*GIVEN INSTRUCTION:*
Exactly the lines from the one that contains "const blackSlip = new" to the one that contains "cad_parts[node].hide_render = cad_parts[node].hide_viewport", both lines included, should be copied, and no others.

-----

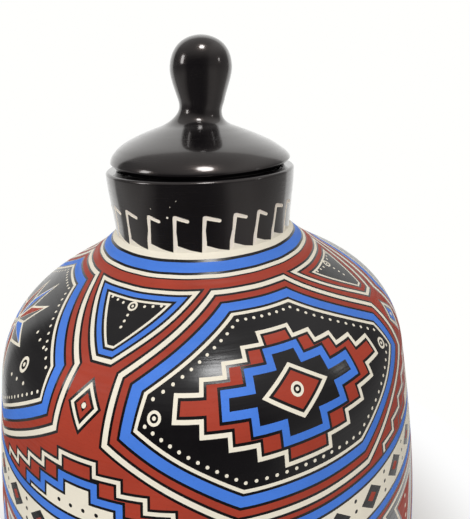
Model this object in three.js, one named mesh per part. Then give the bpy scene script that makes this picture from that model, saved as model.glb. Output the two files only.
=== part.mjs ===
// Lidded pot: a hollow earthenware jar and a domed lid with a pear-shaped knob.
// Millimetres, +Z up, the foot rests on z = 0 and the axis of the pot is the Z axis.

import * as THREE from 'three';

// Jar: heights are measured up from the ground.
const JAR_HEIGHT = 281.1;
const FOOT_RADIUS = 50;
const FOOT_ROUNDING = 4;
const BELLY_RADIUS = 111.5;
const BELLY_HEIGHT = 0.3626 * JAR_HEIGHT;
const SHOULDER_RADIUS = 0.902 * BELLY_RADIUS;
const SHOULDER_HEIGHT = 0.7097 * JAR_HEIGHT;
const WALL = 5.5;
const FLOOR = 7;

// Collar and rim. The collar narrows a little down to the crease where the shoulder starts.
const COLLAR_RADIUS = 47;
const COLLAR_HEIGHT = 30.6;
const COLLAR_TAPER = 2.1;
const COLLAR_WALL = 4.9;
const CREASE_HEIGHT = 1;
const CREASE_FLARE = 0.7;
const RIM_FLAT = 1.4;
const RIM_DROP = 1.4;
const MOUTH_ROUNDING = 1;

// Lid: a narrow seat rests on the rim. Outside the seat the edge is undercut, which leaves a dark line.
const SEAT_GAP = 0.3;
const SEAT_WIDTH = 1;
const EDGE_INSET = 2.2;
const EDGE_LIFT = 1.3;
const EDGE_ROUNDING = 1.2;
const RING_CLEARANCE = 1.2;
const RING_THICKNESS = 4;
const RING_DEPTH = 10;
const RING_CHAMFER = 1;
const LID_WALL = 5.5;
const DOME_RADIUS = 18.5;
const DOME_HEIGHT = 19.4;
const CEILING_CROWN = 1;

// Knob: it flows out of the dome into a narrow waist, then swells into a bulb.
const WAIST_RADIUS = 10.9;
const WAIST_HEIGHT = 27.7;
const KNOB_RADIUS = 15.1;
const BULB_HEIGHT = 47.2;
const KNOB_HEIGHT = 62.3;

// Facets round the axis.
const JAR_SIDES = 60;
const LID_SIDES = 48;

// Least distance kept between the points where one stretch of profile takes over from another.
const CLEAR = 1;

const at = (r, z) => new THREE.Vector2(r, z);

// A smooth stretch of profile. Each handle leaves its end by a share of the run and of the rise.
function sweep(from, leave, arrive, to, steps) {
  const run = to.x - from.x;
  const rise = to.y - from.y;
  const first = at(from.x + leave[0] * run, from.y + leave[1] * rise);
  const second = at(to.x - arrive[0] * run, to.y - arrive[1] * rise);
  return new THREE.CubicBezierCurve(from, first, second, to).getPoints(steps);
}

// Joins stretches of profile end to end, without the point that two of them share.
function chain(...stretches) {
  const points = [];
  for (const stretch of stretches) {
    for (const point of stretch) {
      const last = points[points.length - 1];
      if (!last || last.distanceTo(point) > 0.01) points.push(point);
    }
  }
  return points;
}

// The same profile moved inwards by one wall thickness, square to the clay.
function inset(profile, thickness) {
  return profile.map((point, i) => {
    const before = profile[Math.max(i - 1, 0)];
    const after = profile[Math.min(i + 1, profile.length - 1)];
    const along = after.clone().sub(before).normalize();
    return at(point.x - along.y * thickness, point.y + along.x * thickness);
  });
}

// Turns a profile that starts and ends on the axis into a closed solid about +Z.
function revolve(profile, sides) {
  const geometry = new THREE.LatheGeometry(profile, sides);
  geometry.rotateX(Math.PI / 2);
  return geometry;
}

// Outside of the jar, from the foot up to the crease under the collar.
const foot = at(FOOT_RADIUS + FOOT_ROUNDING, FOOT_ROUNDING);
const belly = at(BELLY_RADIUS, BELLY_HEIGHT);
const shoulder = at(SHOULDER_RADIUS, SHOULDER_HEIGHT);
const creaseRadius = COLLAR_RADIUS - COLLAR_TAPER;
const crease = at(creaseRadius, JAR_HEIGHT - COLLAR_HEIGHT);
const slopeTop = at(creaseRadius + CREASE_FLARE, crease.y - CREASE_HEIGHT);

const footTurn = sweep(at(FOOT_RADIUS, 0), [0.5, 0], [0.5, 0.4], foot, 3);
const lowerBody = sweep(foot, [0.4, 0.19], [0, 0.46], belly, 8);
const upperBody = sweep(belly, [0, 0.31], [0.42, 0.28], shoulder, 5);
const slope = sweep(shoulder, [0.095, 0.588], [0.382, 0.44], slopeTop, 10);

// Collar, rim and mouth.
const rimSide = at(COLLAR_RADIUS, JAR_HEIGHT - RIM_DROP);
const rimEdge = at(COLLAR_RADIUS - RIM_FLAT, JAR_HEIGHT);
const collar = sweep(crease, [0.05, 0.33], [0, 0.34], rimSide, 4);
const rim = sweep(rimSide, [0, 0.5], [0.55, 0], rimEdge, 4);
const boreRadius = creaseRadius - COLLAR_WALL;
const mouth = sweep(
  at(boreRadius + MOUTH_ROUNDING, JAR_HEIGHT), [0.5, 0], [0, 0.5],
  at(boreRadius, JAR_HEIGHT - MOUTH_ROUNDING), 2,
);

// Inside of the jar: the straight bore, then one wall thickness in from the body.
const skin = chain(lowerBody, upperBody, slope);
const hollow = inset(skin, WALL).reverse();
const bore = at(boreRadius, slopeTop.y);
const cavity = hollow.filter((point) => point.x > boreRadius + CLEAR && point.y > FLOOR + CLEAR);
cavity.push(at(cavity[cavity.length - 1].x - FLOOR, FLOOR));

const jarProfile = chain(
  [at(0, 0)], footTurn, lowerBody, upperBody, slope, collar, rim, mouth, [bore], cavity,
  [at(0, FLOOR)],
);

// Underside of the lid: the ceiling, the locating ring, the seat and the undercut edge.
const seatZ = JAR_HEIGHT + SEAT_GAP;
const ringRadius = boreRadius - RING_CLEARANCE;
const ringInside = ringRadius - RING_THICKNESS;
const ringEnd = JAR_HEIGHT - RING_DEPTH;
const seatRadius = boreRadius + MOUTH_ROUNDING + SEAT_WIDTH;
const edgeBottom = seatZ + EDGE_LIFT;
const edgeSide = at(COLLAR_RADIUS - EDGE_INSET, edgeBottom + EDGE_ROUNDING);

// Top of the lid: rounded edge, dome, waist and bulb.
const domeTop = at(DOME_RADIUS, JAR_HEIGHT + DOME_HEIGHT);
const waist = at(WAIST_RADIUS, JAR_HEIGHT + WAIST_HEIGHT);
const bulb = at(KNOB_RADIUS, JAR_HEIGHT + BULB_HEIGHT);
const crown = at(0, JAR_HEIGHT + KNOB_HEIGHT);
const edge = sweep(at(edgeSide.x - EDGE_ROUNDING, edgeBottom), [0.5, 0], [-0.14, 0.48], edgeSide, 3);
const dome = sweep(edgeSide, [0.04, 0.2], [0.86, 0.48], domeTop, 9);
const flow = sweep(domeTop, [0.94, 0.31], [0, 0.13], waist, 5);
const neck = sweep(waist, [0, 0.22], [0, 0.3], bulb, 5);
const cap = sweep(bulb, [0.02, 0.5], [0.72, 0.06], crown, 7);

// The ceiling keeps one wall thickness under the dome and meets the ring in a cove at 45 degrees.
const ceiling = inset(dome, LID_WALL)
  .filter((point) => point.x < ringInside - CLEAR && point.x > WAIST_RADIUS)
  .reverse();
const lowest = ceiling[ceiling.length - 1];
const cove = at(ringInside, lowest.y - (ringInside - lowest.x));

const lidProfile = chain(
  [at(0, ceiling[0].y + CEILING_CROWN)], ceiling, [cove],
  [at(ringInside, ringEnd + RING_CHAMFER), at(ringInside + RING_CHAMFER, ringEnd)],
  [at(ringRadius - RING_CHAMFER, ringEnd), at(ringRadius, ringEnd + RING_CHAMFER)],
  [at(ringRadius, seatZ), at(seatRadius, seatZ)],
  edge, dome, flow, neck, cap,
);

const blackSlip = new THREE.MeshStandardMaterial({ color: '#18171a', roughness: 0.22, metalness: 0 });
const redSlip = new THREE.MeshStandardMaterial({ color: '#8f3a2b', roughness: 0.5, metalness: 0 });

const jar = new THREE.Mesh(revolve(jarProfile, JAR_SIDES), redSlip);
jar.name = 'jar';

const lid = new THREE.Mesh(revolve(lidProfile, LID_SIDES), blackSlip);
lid.name = 'lid';

const pot = new THREE.Group();
pot.name = 'lidded_pot';
pot.add(jar, lid);

export default pot;
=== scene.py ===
import math
import random

import bpy
import numpy as np
from bpy.props import FloatProperty, FloatVectorProperty, IntProperty, PointerProperty
from mathutils import Matrix, Vector, geometry


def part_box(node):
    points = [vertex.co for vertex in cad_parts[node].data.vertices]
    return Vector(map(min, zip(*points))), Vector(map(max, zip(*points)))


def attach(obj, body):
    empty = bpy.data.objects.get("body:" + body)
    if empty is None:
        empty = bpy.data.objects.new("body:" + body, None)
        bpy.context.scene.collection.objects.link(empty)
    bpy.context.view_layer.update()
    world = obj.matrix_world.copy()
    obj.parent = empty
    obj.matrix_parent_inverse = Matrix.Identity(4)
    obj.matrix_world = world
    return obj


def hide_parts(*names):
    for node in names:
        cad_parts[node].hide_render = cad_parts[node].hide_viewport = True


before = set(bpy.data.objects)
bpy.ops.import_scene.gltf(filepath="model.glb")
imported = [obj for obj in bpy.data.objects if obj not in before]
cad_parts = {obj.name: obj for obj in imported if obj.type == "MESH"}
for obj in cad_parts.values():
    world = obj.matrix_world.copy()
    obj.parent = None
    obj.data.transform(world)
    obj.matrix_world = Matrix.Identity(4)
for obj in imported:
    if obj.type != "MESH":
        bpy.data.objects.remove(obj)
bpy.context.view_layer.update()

bl_info = {
    "name": "Painted lidded pot",
    "version": (1, 0, 0),
    "blender": (4, 5, 0),
    "location": "View3D > Sidebar > Pot",
    "description": "Builds a burnished, slip-painted earthenware jar and its lid over the CAD frame",
    "category": "Add Mesh",
}

MM = 0.001
JAR_LOW, JAR_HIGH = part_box("jar")
RIM_Z = JAR_HIGH[2] / MM

# Facets round the axis.
JAR_SIDES = 240
LID_SIDES = 192

# The jar, in millimetres, as in the CAD. The shares are of the belly's radius and the jar's height.
SHOULDER_RADIUS_SHARE = 0.902
SHOULDER_HEIGHT_SHARE = 0.7097
BELLY_HEIGHT_SHARE = 0.3626
FLOOR = 7
FOOT_ROUNDING = 4
COLLAR_HEIGHT = 30.6
COLLAR_TAPER = 2.1
COLLAR_WALL = 4.9
CREASE_HEIGHT = 1
CREASE_FLARE = 0.7
RIM_FLAT = 1.4
RIM_DROP = 1.4
MOUTH_ROUNDING = 1

# The lid, in millimetres. Heights are above the rim.
LID_WALL = 5.5
SEAT_GAP = 0.3
SEAT_WIDTH = 1
EDGE_INSET = 2.2
EDGE_LIFT = 1.3
EDGE_ROUNDING = 1.2
RING_CLEARANCE = 1.2
RING_THICKNESS = 4
RING_DEPTH = 10
RING_CHAMFER = 1
DOME_RADIUS, DOME_HEIGHT = 18.5, 19.4
WAIST_RADIUS, WAIST_HEIGHT = 10.9, 27.7
BULB_RADIUS, BULB_HEIGHT = 15.1, 47.2
KNOB_HEIGHT = 62.3

# Least distance kept between the points where one stretch of profile takes over from another.
CLEAR = 1

# How far the black slip runs down inside the mouth, at least.
BLACK_DEPTH = 5

# How the hand-built lid strays from a turned one, in steps of (lowest height, highest height, share).
# Sideways and back are shares of the lid's lean, and the swell is a share of the radius.
SIDEWAYS = ((0, 3, 0.2), (0, 16, -1), (17, 32, 1.45), (33, 61, 0.35))
BACK = ((0, 15, 1), (3, 18, 1.5), (16, 29, -0.95))
SWELL = ((4, 12, 0.03), (22, 30, -0.03), (30, 45, 0.02))
EDGE = ((0.3, 1.6, 1), (3, 9, -1))
EDGE_UP_AT_SIDES = 1.6
EDGE_DOWN_IN_FRONT = 0.3
KNOB_UP = ((30, 60, 0.6),)

# Where the painting starts, in degrees of turn from the front. The collar's seam is behind, and the
# body's start is a whole number of facets from it, so that both sheets share their points.
COLLAR_START = -183
BODY_START = COLLAR_START + 156

# The camera: its turn, tilt and roll in radians, its distance in front of the axis and its height above
# the rim in millimetres, and how many pixels of its height the picture is moved down by.
CAMERA_YAW, CAMERA_PITCH, CAMERA_ROLL = 0.08497, 0.24136, -0.02774
CAMERA_AWAY = 197
CAMERA_ABOVE_RIM = 29.32
PICTURE_HEIGHT = 519
PICTURE_DOWN = 60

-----

*COMPLETE ANSWER:*
const blackSlip = new THREE.MeshStandardMaterial({ color: '#18171a', roughness: 0.22, metalness: 0 });
const redSlip = new THREE.MeshStandardMaterial({ color: '#8f3a2b', roughness: 0.5, metalness: 0 });

const jar = new THREE.Mesh(revolve(jarProfile, JAR_SIDES), redSlip);
jar.name = 'jar';

const lid = new THREE.Mesh(revolve(lidProfile, LID_SIDES), blackSlip);
lid.name = 'lid';

const pot = new THREE.Group();
pot.name = 'lidded_pot';
pot.add(jar, lid);

export default pot;
=== scene.py ===
import math
import random

import bpy
import numpy as np
from bpy.props import FloatProperty, FloatVectorProperty, IntProperty, PointerProperty
from mathutils import Matrix, Vector, geometry


def part_box(node):
    points = [vertex.co for vertex in cad_parts[node].data.vertices]
    return Vector(map(min, zip(*points))), Vector(map(max, zip(*points)))


def attach(obj, body):
    empty = bpy.data.objects.get("body:" + body)
    if empty is None:
        empty = bpy.data.objects.new("body:" + body, None)
        bpy.context.scene.collection.objects.link(empty)
    bpy.context.view_layer.update()
    world = obj.matrix_world.copy()
    obj.parent = empty
    obj.matrix_parent_inverse = Matrix.Identity(4)
    obj.matrix_world = world
    return obj


def hide_parts(*names):
    for node in names:
        cad_parts[node].hide_render = cad_parts[node].hide_viewport = True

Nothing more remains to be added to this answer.